#### [WRITTEN PROBLEM]
Repeat the line that contains "# ---- outer", the line that contains "obj.data.transform(world)", and all lines between them, exactly and with no other lines.

#### [DATA BLOCK]
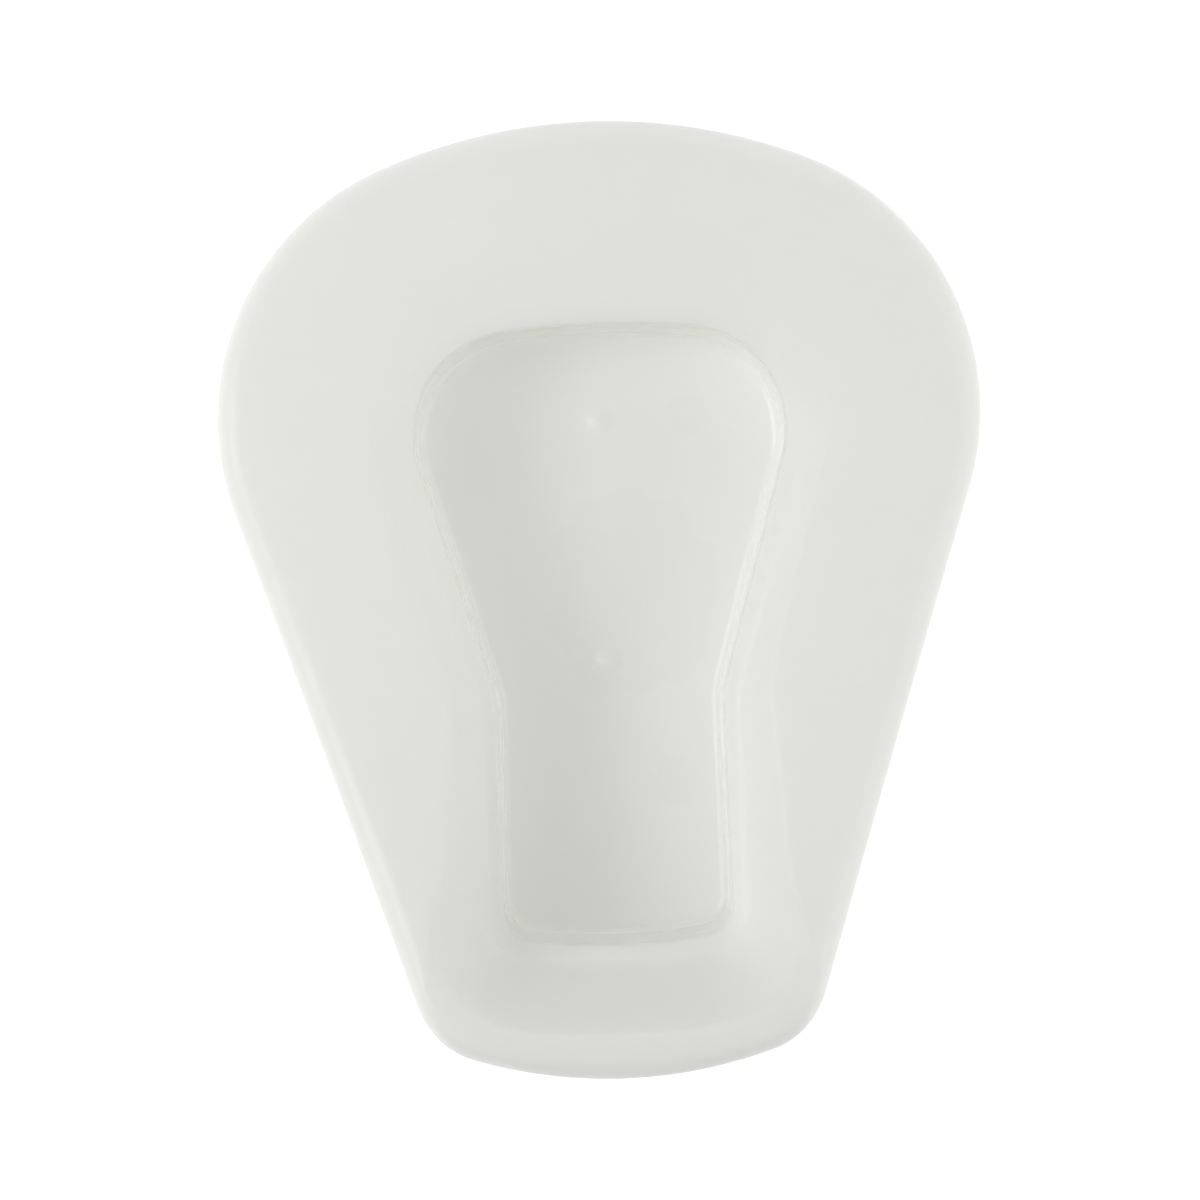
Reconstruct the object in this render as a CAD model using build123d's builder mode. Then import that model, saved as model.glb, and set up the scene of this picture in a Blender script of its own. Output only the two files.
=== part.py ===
from build123d import *
import math
import os

# Stackable hospital bedpan, one moulding of polypropylene, in millimetres.
# +Z is up, +Y points to the wide rear that carries the seat, -Y to the raised
# front, and the origin is on the floor under the middle of the pan's box.
# The moulding is written as the six regions it is made of. They share faces
# and together they are the whole shell, with nothing between them.

# ---- driving dimensions -------------------------------------------------
wall = 2.0              # thickness of the moulding everywhere
skirt_draft = 3.0       # degrees the outer skirt leans in as it rises
edge_radius = 9.0       # rounded edge between deck and skirt

# Outer outline on the floor: a flat rear arc, straight sides, a front arc.
rear_y = 180.5
rear_corner = (163.1, 104.0)
rear_corner_radius = 104.0
front_y = -180.5
front_corner = (73.4, -165.0)
front_corner_radius = 36.0

# Side view of the deck: nearly level over the seat, then an S-curve up to the front.
rear_edge_z = 51.5
seat_z = 53.5
seat_crest_y = 60.0
rise_middle_y = -95.0
rise_middle_z = 71.0
front_crest_y = -165.0
overall_height = 89.0

# Rim of the well: a keyhole, wide at the rear and narrow from the waist forward.
well_rear_y = 101.7
well_rear_corner = (79.9, 91.1)
well_rear_radius = 38.8
well_waist = (42.3, -37.3)
well_waist_radius = 43.6
well_front_corner = (43.0, -126.7)
well_front_y = -130.8
well_front_radius = 12.1

# Section of the bowl, as steps outward from the rim of the well.
rim_z = 44.0
well_draft_run = 1.2    # the steep wall leans in this far on its way to the floor
bevel_run = 6.5         # gentle bevel outside the rim
bevel_z = 46.4
flare_draft = 29.0      # degrees from upright of the bowl's side above the bevel
recess_run = 16.5       # shallow recess in the deck round the bowl
recess_depth = 3.5
cut_top_z = 110.0       # above everything
floor_radius = 3.0      # round where the steep wall meets the well floor

# Two moulding gates leave a low round pip each on the well floor.
pip_diameter = 11.0
pip_height = 1.0
pip_places_y = (68.0, -25.0)

# Where the regions of the moulding meet.
floor_split_z = 6.0
wall_split_z = 41.0
deck_inset = 11.0
guard_split_y = -120.0

os.makedirs("parts", exist_ok=True)


# ---- outlines -----------------------------------------------------------
def pan_outline(inset):
    """Outline of the skirt on the floor, drawn in by inset."""
    with BuildSketch() as outline:
        with BuildLine():
            rear = ThreePointArc(
                (-rear_corner[0], rear_corner[1]), (0, rear_y), rear_corner
            )
            Line(rear_corner, front_corner)
            front = ThreePointArc(
                front_corner, (0, front_y), (-front_corner[0], front_corner[1])
            )
            Line(front @ 1, rear @ 0)
        make_face()
        fillet(outline.vertices().group_by(Axis.Y)[0], front_corner_radius)
        fillet(outline.vertices().group_by(Axis.Y)[-1], rear_corner_radius)
        if inset:
            offset(amount=-inset)
    return outline.sketch


def keyhole_outline(growth):
    """Outline of the well's rim, grown outward by growth."""
    with BuildSketch() as outline:
        with BuildLine():
            rear = ThreePointArc(
                (-well_rear_corner[0], well_rear_corner[1]),
                (0, well_rear_y),
                well_rear_corner,
            )
            Polyline(well_rear_corner, well_waist, well_front_corner)
            front = ThreePointArc(
                well_front_corner,
                (0, well_front_y),
                (-well_front_corner[0], well_front_corner[1]),
            )
            Polyline(front @ 1, (-well_waist[0], well_waist[1]), rear @ 0)
        make_face()
        fillet(outline.vertices().group_by(Axis.Y)[1], well_waist_radius)
        fillet(outline.vertices().group_by(Axis.Y)[0], well_front_radius)
        fillet(outline.vertices().group_by(Axis.Y)[-1], well_rear_radius)
        if growth:
            offset(amount=growth)
    return outline.sketch


def deck_profile(drop):
    """Side view of the body, from the floor to the deck, lowered by drop."""
    reach = 20
    with BuildSketch() as profile:
        with BuildLine():
            front_end = (front_y - reach, overall_height - drop)
            rear_end = (rear_y + reach, rear_edge_z - drop)
            Polyline(front_end, (front_y - reach, -reach), (rear_y + reach, -reach), rear_end)
            Spline(
                rear_end,
                (seat_crest_y, seat_z - drop),
                (rise_middle_y, rise_middle_z - drop),
                (front_crest_y, overall_height - drop),
                front_end,
                tangents=[(-1, 0), (-1, 0)],
            )
        make_face()
    return profile.sketch


# ---- blocks that the shell is cut from ------------------------------------
def skirt_block(inset):
    """Block with the skirt's outline and draft, drawn in by inset."""
    top_inset = inset + cut_top_z * math.tan(math.radians(skirt_draft))
    with BuildPart() as block:
        with BuildSketch():
            add(pan_outline(inset))
        with BuildSketch(Plane.XY.offset(cut_top_z)):
            add(pan_outline(top_inset))
        loft(ruled=True)
    return block.part


def pan_block(inset, rounding):
    """Block of the whole pan: drafted sides, deck on top, rounded edge between."""
    with BuildPart() as block:
        add(skirt_block(inset))
        with BuildSketch(Plane.YZ.offset(-rear_corner[0])):
            add(deck_profile(inset))
        extrude(amount=2 * rear_corner[0], mode=Mode.INTERSECT)
        deck = block.faces().filter_by(lambda face: face.normal_at().Z > 0.5)
        fillet(deck.edges(), rounding)
    return block.part


def recess_block(growth):
    """Block above the shallow recess in the deck, grown outward and down by growth."""
    with BuildPart() as recess:
        with BuildSketch():
            add(keyhole_outline(recess_run + growth))
        extrude(amount=cut_top_z)
        with BuildSketch(Plane.YZ.offset(-rear_corner[0])):
            add(deck_profile(recess_depth + growth))
        extrude(amount=2 * rear_corner[0], mode=Mode.SUBTRACT)
    return recess.part


def bowl_block(growth):
    """Block of the bowl, from the well floor up, grown outward and down by growth."""
    flare_run = (cut_top_z - bevel_z) * math.tan(math.radians(flare_draft))
    section = [
        (-well_draft_run, wall),
        (0, rim_z),
        (bevel_run, bevel_z),
        (bevel_run + flare_run, cut_top_z),
    ]
    with BuildPart() as bowl:
        for (low_run, low_z), (high_run, high_z) in zip(section, section[1:]):
            with BuildSketch(Plane.XY.offset(low_z - growth)):
                add(keyhole_outline(low_run + growth))
            with BuildSketch(Plane.XY.offset(high_z - growth)):
                add(keyhole_outline(high_run + growth))
            loft(ruled=True)
        fillet(bowl.edges().group_by(Axis.Z)[0], floor_radius + growth / 2)
        add(recess_block(growth))
    return bowl.part


# ---- the moulding: a bowl and the hood of deck and skirt round it ----------
body_block = pan_block(0, edge_radius)
bowl_back = bowl_block(wall)

with BuildPart() as bowl_shell:
    add(body_block)
    add(bowl_back, mode=Mode.INTERSECT)
    add(bowl_block(0), mode=Mode.SUBTRACT)

with BuildPart() as hood_shell:
    add(body_block)
    add(pan_block(wall, edge_radius - wall), mode=Mode.SUBTRACT)
    add(bowl_back, mode=Mode.SUBTRACT)

guard_plane = Plane.XZ.offset(-guard_split_y)

with BuildPart() as rear_hood:
    add(hood_shell.part)
    split(bisect_by=guard_plane, keep=Keep.BOTTOM)

# ---- well floor, with the gate pips ----------------------------------------
pip_sphere = ((pip_diameter / 2) ** 2 + pip_height**2) / (2 * pip_height)

with BuildPart() as pip:
    with BuildSketch(Plane.XZ):
        with BuildLine():
            Polyline((pip_diameter / 2, 0), (0, 0), (0, pip_height))
            RadiusArc((0, pip_height), (pip_diameter / 2, 0), pip_sphere)
        make_face()
    revolve(axis=Axis.Z)

with BuildPart() as well_floor:
    add(bowl_shell.part)
    split(bisect_by=Plane.XY.offset(floor_split_z), keep=Keep.BOTTOM)
    with Locations([(0, y, wall) for y in pip_places_y]):
        add(pip.part)
well_floor.part.label = "well_floor"
export_step(well_floor.part, "parts/well_floor.step")

# ---- well wall: steep sides of the keyhole ---------------------------------
with BuildPart() as well_wall:
    add(bowl_shell.part)
    split(bisect_by=Plane.XY.offset(floor_split_z), keep=Keep.TOP)
    split(bisect_by=Plane.XY.offset(wall_split_z), keep=Keep.BOTTOM)
well_wall.part.label = "well_wall"
export_step(well_wall.part, "parts/well_wall.step")

# ---- bowl shoulder: flared side and shallow ledge up to the deck -----------
with BuildPart() as bowl_shoulder:
    add(bowl_shell.part)
    split(bisect_by=Plane.XY.offset(wall_split_z), keep=Keep.TOP)
bowl_shoulder.part.label = "bowl_shoulder"
export_step(bowl_shoulder.part, "parts/bowl_shoulder.step")

# ---- seat deck: the broad top that carries the weight ----------------------
with BuildPart() as seat_deck:
    add(rear_hood.part)
    add(skirt_block(deck_inset), mode=Mode.INTERSECT)
seat_deck.part.label = "seat_deck"
export_step(seat_deck.part, "parts/seat_deck.step")

# ---- outer skirt: rounded edge and drafted side down to the floor ----------
with BuildPart() as outer_skirt:
    add(rear_hood.part)
    add(skirt_block(deck_inset), mode=Mode.SUBTRACT)
outer_skirt.part.label = "outer_skirt"
export_step(outer_skirt.part, "parts/outer_skirt.step")

# ---- front guard: the raised lip and the skirt below it --------------------
with BuildPart() as front_guard:
    add(hood_shell.part)
    split(bisect_by=guard_plane, keep=Keep.TOP)
front_guard.part.label = "front_guard"
export_step(front_guard.part, "parts/front_guard.step")
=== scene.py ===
import math

import bmesh
import bpy
import numpy as np
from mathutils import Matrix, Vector
from mathutils.geometry import delaunay_2d_cdt


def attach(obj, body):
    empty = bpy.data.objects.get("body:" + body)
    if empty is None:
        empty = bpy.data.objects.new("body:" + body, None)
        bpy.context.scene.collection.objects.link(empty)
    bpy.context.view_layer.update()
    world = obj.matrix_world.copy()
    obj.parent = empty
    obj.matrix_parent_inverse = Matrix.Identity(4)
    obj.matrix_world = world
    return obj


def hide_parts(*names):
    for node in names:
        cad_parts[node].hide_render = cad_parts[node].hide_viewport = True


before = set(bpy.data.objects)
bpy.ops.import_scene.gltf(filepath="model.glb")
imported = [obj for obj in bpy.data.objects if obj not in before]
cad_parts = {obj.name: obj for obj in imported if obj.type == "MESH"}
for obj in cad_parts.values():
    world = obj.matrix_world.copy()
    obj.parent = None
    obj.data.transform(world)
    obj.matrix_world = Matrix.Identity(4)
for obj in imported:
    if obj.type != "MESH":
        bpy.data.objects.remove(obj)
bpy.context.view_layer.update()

MM = 0.001
NODES = ("well_floor", "well_wall", "bowl_shoulder", "seat_deck", "outer_skirt", "front_guard")


# ---- camera: straight above the pan, turned a little ------------------------
CAMERA_PLACE = (-0.0023, -0.0015)
CAMERA_HEIGHT = 1.4
CAMERA_TURN = math.radians(-2.2)
VIEW_WIDTH = 0.4644         # width of floor that the frame takes in
SENSOR = 36.0

camera_data = bpy.data.cameras.new("camera")
camera_data.sensor_width = SENSOR
camera_data.lens = SENSOR * CAMERA_HEIGHT / VIEW_WIDTH
camera = bpy.data.objects.new("camera", camera_data)
camera.location = (*CAMERA_PLACE, CAMERA_HEIGHT)
camera.rotation_euler = (0, 0, CAMERA_TURN)
bpy.context.scene.collection.objects.link(camera)
bpy.context.scene.camera = camera


# ---- the pan's form, in millimetres -----------------------------------------
WALL = 2.0
SKIRT_SLOPE = math.tan(math.radians(3.0))
FLOOR_Z = 2.0               # top side of the well floor
RIM_AT = (0.0, 0.3, 0.58, 1.0)      # shares of the way from the rear to the front
RIM_Z = (47.6, 47.4, 44.0, 44.0)    # rim of the steep wall, at the keyhole outline
BEVEL = (6.5, 2.2)          # shoulder's inner bend: steps outward and up from the rim
WELL_DRAFT = 0.6            # the steep wall leans in this far on its way to the floor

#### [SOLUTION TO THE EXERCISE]
# ---- outer skirt: rounded edge and drafted side down to the floor ----------
with BuildPart() as outer_skirt:
    add(rear_hood.part)
    add(skirt_block(deck_inset), mode=Mode.SUBTRACT)
outer_skirt.part.label = "outer_skirt"
export_step(outer_skirt.part, "parts/outer_skirt.step")

# ---- front guard: the raised lip and the skirt below it --------------------
with BuildPart() as front_guard:
    add(hood_shell.part)
    split(bisect_by=guard_plane, keep=Keep.TOP)
front_guard.part.label = "front_guard"
export_step(front_guard.part, "parts/front_guard.step")
=== scene.py ===
import math

import bmesh
import bpy
import numpy as np
from mathutils import Matrix, Vector
from mathutils.geometry import delaunay_2d_cdt


def attach(obj, body):
    empty = bpy.data.objects.get("body:" + body)
    if empty is None:
        empty = bpy.data.objects.new("body:" + body, None)
        bpy.context.scene.collection.objects.link(empty)
    bpy.context.view_layer.update()
    world = obj.matrix_world.copy()
    obj.parent = empty
    obj.matrix_parent_inverse = Matrix.Identity(4)
    obj.matrix_world = world
    return obj


def hide_parts(*names):
    for node in names:
        cad_parts[node].hide_render = cad_parts[node].hide_viewport = True


before = set(bpy.data.objects)
bpy.ops.import_scene.gltf(filepath="model.glb")
imported = [obj for obj in bpy.data.objects if obj not in before]
cad_parts = {obj.name: obj for obj in imported if obj.type == "MESH"}
for obj in cad_parts.values():
    world = obj.matrix_world.copy()
    obj.parent = None
    obj.data.transform(world)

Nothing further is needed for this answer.